Nazar, kalp nazarı, göz nazarı ve dil nazarı olmak üzere üç gruba ayrılır. Bu bağlamda gözle (bakmakla), dille (söylemekle) ve kalple (beğenme, hoşlanma) beğenilen, hoşlandığı belirtilen canlı ve cansız varlıkların kazaya uğramaları inancı söz konusudur.

Nazardan etkileneceğini hisseden kişi koruyucu olduğunu düşündüğü el, göz vb. şekillerde yapılan nazarlıkların gücüne sığınır.

Taşıyana iyilik getirmek için kullanılan nazarlıkların sadece biçimleri değil, yapıldıkları maddeler ve renkleri de önemlidir. Çünkü bu maddelerin özünde gizli kuvvet taşıyan bir özellik olduğuna inanılmaktadır.

Nazar, kötü niyetli ve kıskanç bakışlardan doğabileceği gibi aşırı sevgiden de kaynaklanır. Sevgiden oluşan nazarın daha çok çocukların üzerinde etkisi olduğuna inanılır.

Kişinin dünyaya açılan penceresi gözdür ve göz her türlü iyi ve kötü düşüncelerin ilk çıkış noktası olarak kabul edilir. Bu yüzden kötü bakışlardan, korunmak amacıyla emici özelliği olduğuna inanılan mavi renkli taşlar eskiden beri kullanılagelmiştir ve günümüzde, çeşit çeşit nazar boncukları olarak son hâlini almıştır.

Nazardan korunmak için uygulanan pratiklerin başında "nazar boncuğu" gelir. Genelde mavi renkli olan ve üzerinde göz sembolü bulunan takı, insanların kem gözlerinden korunmak için evlere, iş yerlerine, arabalara, yeni alınan bir eşyaya, yaygın olarak da küçük çocukların yakalarına hatta bazı hayvanların boyunlarına bile takılmaktadır.

 Bakılan şeye nazar etmemek için bakan kişinin yapacağı tek şey, "Maşallah!", "Allah nazarlardan saklasın" şeklindeki sözleri söylemesidir.

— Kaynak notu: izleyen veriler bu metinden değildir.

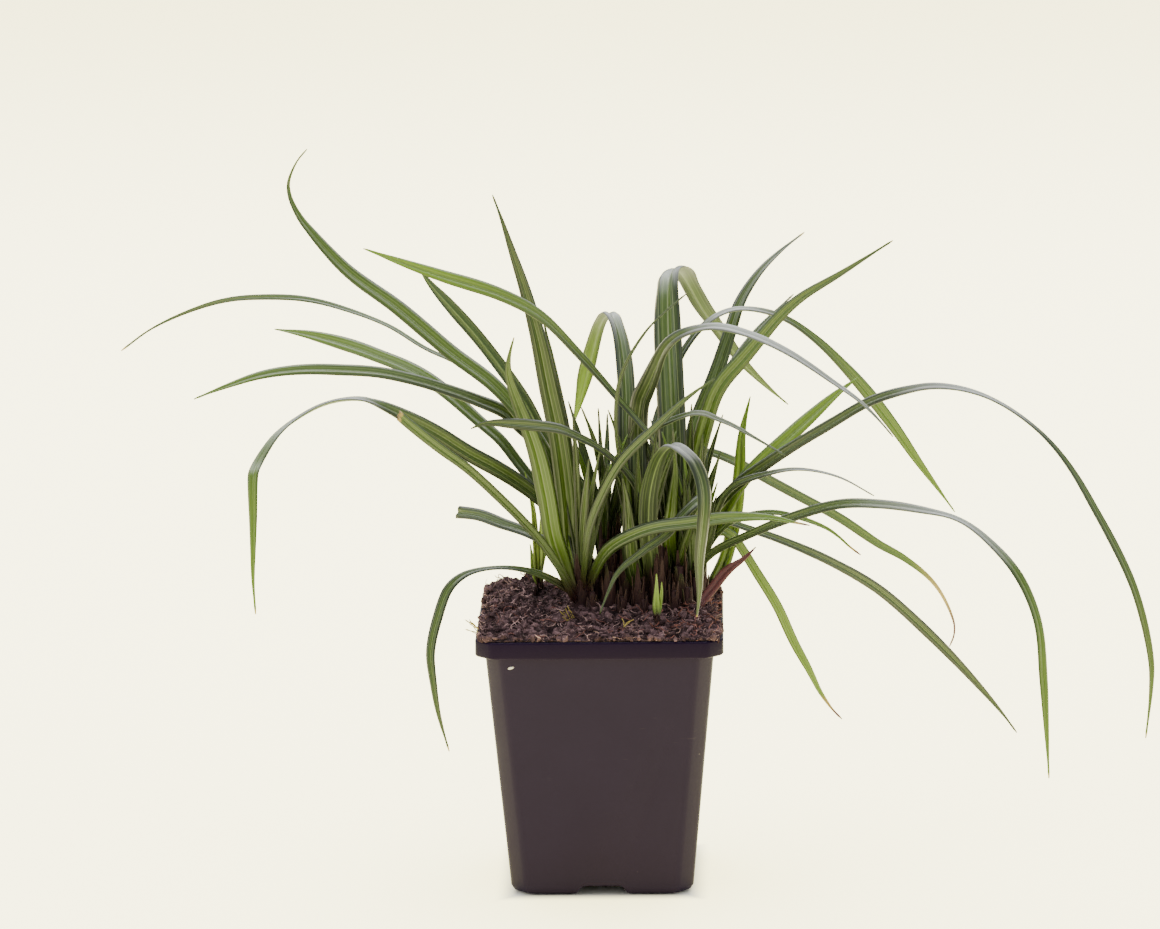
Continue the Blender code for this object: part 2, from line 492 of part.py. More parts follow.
def smooth_through(points, samples=16):
    """A centripetal Catmull-Rom curve through the rows of points."""
    points = np.asarray(points, float)
    ends = np.vstack([2 * points[0] - points[1], points, 2 * points[-1] - points[-2]])
    rows = []
    for i in range(1, len(ends) - 2):
        p0, p1, p2, p3 = ends[i - 1 : i + 3]
        t0 = 0.0
        t1 = t0 + max(np.linalg.norm((p1 - p0)[:3]), 1e-6) ** 0.5
        t2 = t1 + max(np.linalg.norm((p2 - p1)[:3]), 1e-6) ** 0.5
        t3 = t2 + max(np.linalg.norm((p3 - p2)[:3]), 1e-6) ** 0.5
        for t in np.linspace(t1, t2, samples, endpoint=False):
            a1 = (t1 - t) / (t1 - t0) * p0 + (t - t0) / (t1 - t0) * p1
            a2 = (t2 - t) / (t2 - t1) * p1 + (t - t1) / (t2 - t1) * p2
            a3 = (t3 - t) / (t3 - t2) * p2 + (t - t2) / (t3 - t2) * p3
            b1 = (t2 - t) / (t2 - t0) * a1 + (t - t0) / (t2 - t0) * a2
            b2 = (t3 - t) / (t3 - t1) * a2 + (t - t1) / (t3 - t1) * a3
            rows.append((t2 - t) / (t2 - t1) * b1 + (t - t1) / (t2 - t1) * b2)
    rows.append(ends[-2])
    return np.array(rows)


def even_steps(rows, count):
    """The rows read again at evenly spaced lengths along their first three columns."""
    steps = np.linalg.norm(np.diff(rows[:, :3], axis=0), axis=1)
    along = np.concatenate([[0], np.cumsum(steps)])
    wanted = np.linspace(0, along[-1], count)
    return np.stack([np.interp(wanted, along, column) for column in rows.T], axis=1), along[-1]


def leaf_width(width, narrows, share):
    """Width at this share of the length, narrower at the base and, past narrows, towards the tip."""
    base = 0.72 + 0.28 * np.clip(share / 0.22, 0, 1)
    if narrows >= 1:
        return width * base
    past = np.clip((share - narrows) / (1 - narrows), 0, 1)
    return width * base * np.clip(1 - past**1.7, 0, 1)


class Leaf:
    """One leaf: its middle line, the turn of its face and its width at each step."""

    def __init__(self, shoot, name, root, width, narrows, route):
        self.shoot = shoot
        self.name = name
        self.side = 1 if route[-1][0] * MM > root[0] else -1
        rows = [(*root, math.acos(route[0][3]))]
        for across, depth, height, face in route:
            rows.append((*sight_point(across * MM, depth * MM, height * MM), math.acos(face)))
        curve = smooth_through(rows)
        length = even_steps(curve, 2)[1]
        curve, self.length = even_steps(curve, max(8, round(length / ROUTE_STEP)) + 1)
        self.line = curve[:, :3]
        self.turn = np.clip(curve[:, 3], 0, math.pi)
        self.share = np.linspace(0, 1, len(curve))
        self.width = np.maximum(leaf_width(width * MM, narrows, self.share), NARROWEST)
        self.offset = np.zeros(len(curve))

    def placed(self):
        sight = self.line - EYE
        return self.line + sight * (self.offset / sight[:, 1])[:, None]

    def frame(self, line):
        """Direction, sideways direction and upper-face normal at each step of the line."""
        along = np.gradient(line, axis=0)
        along /= np.linalg.norm(along, axis=1)[:, None]
        sight = line - EYE
        sight /= np.linalg.norm(sight, axis=1)[:, None]
        across = np.cross(along, sight)
        across /= np.maximum(np.linalg.norm(across, axis=1), 1e-9)[:, None]
        to_eye = np.cross(along, across)
        normal = np.cos(self.turn)[:, None] * to_eye + self.side * np.sin(self.turn)[:, None] * across
        for _ in range(6):
            normal[1:-1] = 0.25 * normal[:-2] + 0.5 * normal[1:-1] + 0.25 * normal[2:]
            normal -= along * (normal * along).sum(axis=1)[:, None]
            normal /= np.linalg.norm(normal, axis=1)[:, None]
        return along, np.cross(normal, along), normal

    def surface(self):
        """Three points across the leaf at each step."""
        line = self.placed()
        sideways = self.frame(line)[1] * (self.width * 0.4)[:, None]
        return np.stack([line - sideways, line, line + sideways], axis=1)


def make_leaves():
    leaves = []
    for shoot, ((x, y), _, _, rows) in SHOOTS.items():
        start = soil_height(x * MM, y * MM) + LEAF_START
        for name, width, narrows, route in rows:
            leaves.append(Leaf(shoot, name, (x * MM, y * MM, start), width, narrows, route))
    part_leaves(leaves)
    return leaves


def surface_gaps(one, two):
    """The least gap from each step of one leaf's surface to each step of the other's."""
    gaps = one[:, :, None, None, :] - two[None, None, :, :, :]
    return np.sqrt((gaps**2).sum(axis=-1)).min(axis=(1, 3))


def near_pairs(leaves, surfaces):
    """Pairs of leaves that come near each other, past the stretch where leaves of one shoot join."""
    lows = [surface.reshape(-1, 3).min(axis=0) - NEARBY for surface in surfaces]
    highs = [surface.reshape(-1, 3).max(axis=0) for surface in surfaces]
    pairs = []
    for i, one in enumerate(leaves):
        for j in range(i + 1, len(leaves)):
            two = leaves[j]
            if (lows[i] > highs[j]).any() or (lows[j] > highs[i]).any():
                continue
            if surface_gaps(surfaces[i], surfaces[j]).min() < NEARBY:
                joined = None
                if one.shoot == two.shoot:
                    rooted = one.share * one.length < ROOT_FREE
                    joined = rooted[:, None] | (two.share * two.length < ROOT_FREE)[None, :]
                pairs.append((i, j, joined))
    return pairs


def part_leaves(leaves):
    """Bends leaves apart along the line of sight where they would touch or cross."""
    for turn in range(PUSH_ROUNDS):
        surfaces = [leaf.surface() for leaf in leaves]
        if turn % LOOK_AGAIN == 0:
            pairs = near_pairs(leaves, surfaces)
        pushes = [np.zeros(len(leaf.line)) for leaf in leaves]
        for i, j, joined in pairs:
            near = surface_gaps(surfaces[i], surfaces[j])
            clear = CLEAR
            if joined is not None:
                near[joined] = NEARBY
                clear = CLEAR_WITHIN
            if near.min() < clear:
                a, b = np.unravel_index(near.argmin(), near.shape)
                order = np.sign(surfaces[i][a, 1, 1] - surfaces[j][b, 1, 1]) or 1.0
                pushes[i] += order * np.clip(clear - near.min(axis=1), 0, None) * 0.5
                pushes[j] -= order * np.clip(clear - near.min(axis=0), 0, None) * 0.5
        for leaf, push in zip(leaves, pushes):
            for _ in range(8):
                push[1:-1] = 0.25 * push[:-2] + 0.5 * push[1:-1] + 0.25 * push[2:]
                push[-1] = push[-2]
            rooted = np.clip(leaf.share * leaf.length / ROOT_FREE, 0, 1)
            leaf.offset += np.clip(push * PUSH_GAIN, -PUSH_MOST, PUSH_MOST) * rooted


def leaf_mesh(leaf):
    """A leaf folded along its middle: two edges, and the fold above and below."""
    line = leaf.placed()
    count = max(6, round(leaf.length / LEAF_STEP)) + 1
    rows, _ = even_steps(np.column_stack([line, leaf.width, *(f for f in leaf.frame(line)[1:])]), count)
    points, faces = [], []
    for row in rows:
        middle, width, sideways, normal = row[:3], row[3], row[4:7], row[7:10]
        sideways = sideways / np.linalg.norm(sideways)
        normal = normal / np.linalg.norm(normal)
        thick = min(LEAF_THICKNESS, 0.5 * width) / 2
        fold = LEAF_FOLD * width
        points += [
            middle - sideways * width / 2 + normal * fold / 2,
            middle + normal * (thick - fold / 2),
            middle + sideways * width / 2 + normal * fold / 2,
            middle - normal * (thick + fold / 2),
        ]
    for step in range(count - 1):
        low, high = 4 * step, 4 * step + 4
        for side, edge in ((1, 0), (3, 0), (1, 2), (3, 2)):
            outward = (edge == 0) == (side == 1)
            first = (low + edge, low + side, high + side)
            second = (low + edge, high + side, high + edge)
            for face in (first, second):
                faces.append(face if outward else face[::-1])
    faces += [(0, 3, 1), (1, 3, 2)]
    last = 4 * (count - 1)
    faces += [(last, last + 1, last + 3), (last + 1, last + 2, last + 3)]
    obj = mesh_object(leaf.name, points, faces)
    outward_normals(obj)
    return obj


def outward_normals(obj):
    shape = bmesh.new()
    shape.from_mesh(obj.data)
    bmesh.ops.recalc_face_normals(shape, faces=shape.faces)
    shape.to_mesh(obj.data)
    shape.free()


def build_shoot(name, leaves, material):
    """The sheath stands in its hole in the soil, and every leaf grows from it."""
    (x, y), radius, sheath, _ = SHOOTS[name]
    top = soil_height(x * MM, y * MM)
    height = SHOOT_BURIED + sheath * MM
    bpy.ops.mesh.primitive_cone_add(
        vertices=SHOOT_SIDES,
        radius1=radius * MM,
        radius2=radius * MM * 0.6,
        depth=height,
        location=(x * MM, y * MM, top - SHOOT_BURIED + height / 2),
    )
    stem = bpy.context.object
    stem.name = name
    stem.data.name = name
    stem.data.materials.append(material)
    bpy.ops.object.transform_apply(location=True, rotation=True, scale=True)
    # The exact solver leaves open edges where thin leaves lie along each other.
    boolean(stem, [leaf_mesh(leaf) for leaf in leaves if leaf.shoot == name], "UNION", "MANIFOLD")
    return stem


def main():
    clear_scene()
    pot_plastic = plain_material("dark_pot_plastic", (0.052, 0.041, 0.048), 0.5)
    peat = plain_material("peat", (0.055, 0.032, 0.028), 0.95)
    leaf_green = plain_material("leaf_green", (0.09, 0.17, 0.05), 0.4)
    fresh_green = plain_material("fresh_green", (0.28, 0.42, 0.06), 0.45)
    dry_brown = plain_material("dry_brown", (0.14, 0.06, 0.04), 0.7)
    colours = {"spear_shoot": fresh_green, "young_sprout": fresh_green, "dry_sheath": dry_brown}
    build_pot(pot_plastic)
    build_soil(peat)
    leaves = make_leaves()
    for name in SHOOTS:
        build_shoot(name, leaves, colours.get(name, leaf_green))


main()
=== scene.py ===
"""The looks of a potted carex sedge: folded strap leaves, peat and a square nursery pot."""

import math

import bmesh
import bpy
import numpy as np
from mathutils import Matrix, Vector, noise


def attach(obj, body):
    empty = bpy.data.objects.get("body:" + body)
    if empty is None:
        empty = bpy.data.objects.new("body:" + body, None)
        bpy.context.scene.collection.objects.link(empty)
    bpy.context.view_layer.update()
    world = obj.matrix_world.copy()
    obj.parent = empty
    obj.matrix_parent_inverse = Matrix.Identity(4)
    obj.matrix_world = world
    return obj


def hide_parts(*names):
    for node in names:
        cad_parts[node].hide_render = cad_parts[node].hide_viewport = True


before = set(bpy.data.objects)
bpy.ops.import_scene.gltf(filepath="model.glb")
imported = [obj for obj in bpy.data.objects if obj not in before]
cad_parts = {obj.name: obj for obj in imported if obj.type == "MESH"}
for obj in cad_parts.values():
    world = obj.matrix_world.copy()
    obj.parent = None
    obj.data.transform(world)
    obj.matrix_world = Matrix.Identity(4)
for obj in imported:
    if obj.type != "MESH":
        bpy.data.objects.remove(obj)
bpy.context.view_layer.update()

# Pot, metres, as the solids have it
POT_HEIGHT = 0.098
RIM_WIDTH = 0.090
RIM_HEIGHT = 0.0063
WALL_TOP_WIDTH = 0.083
BASE_WIDTH = 0.0665
CORNER_CUT = 0.0056
CORNER_ROUND = 0.0013
RIM_LIP = 0.0006
EDGE_WEAR = 0.00035
WALL = 0.0014
FLOOR = 0.0056
FOOT_ROUND = 0.0026
CHANNEL_WIDTH = 0.0165
CHANNEL_HEIGHT = 0.0038
CHANNEL_INNER = 0.0125
DRAIN_RADIUS = 0.0042
CHANNEL_ROUND = 0.0016
DRAIN_OFFSET = 0.0185
GAP = 0.0003
INNER_RIM = RIM_WIDTH / 2 - WALL - GAP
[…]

Yine nazarla ilgili olarak istenmeyen bir olay duyulduğunda tahtaya el ile tokmak gibi üç kere vurulması da kötülükten, nazardan korunmak; kötü ruhların duymasını önlemek amacına yönelik eski bir şaman inanışıdır. Halk arasında özellikle mavi gözlü insanların nazar gücünün daha kuvvetli olduğuna inanılır.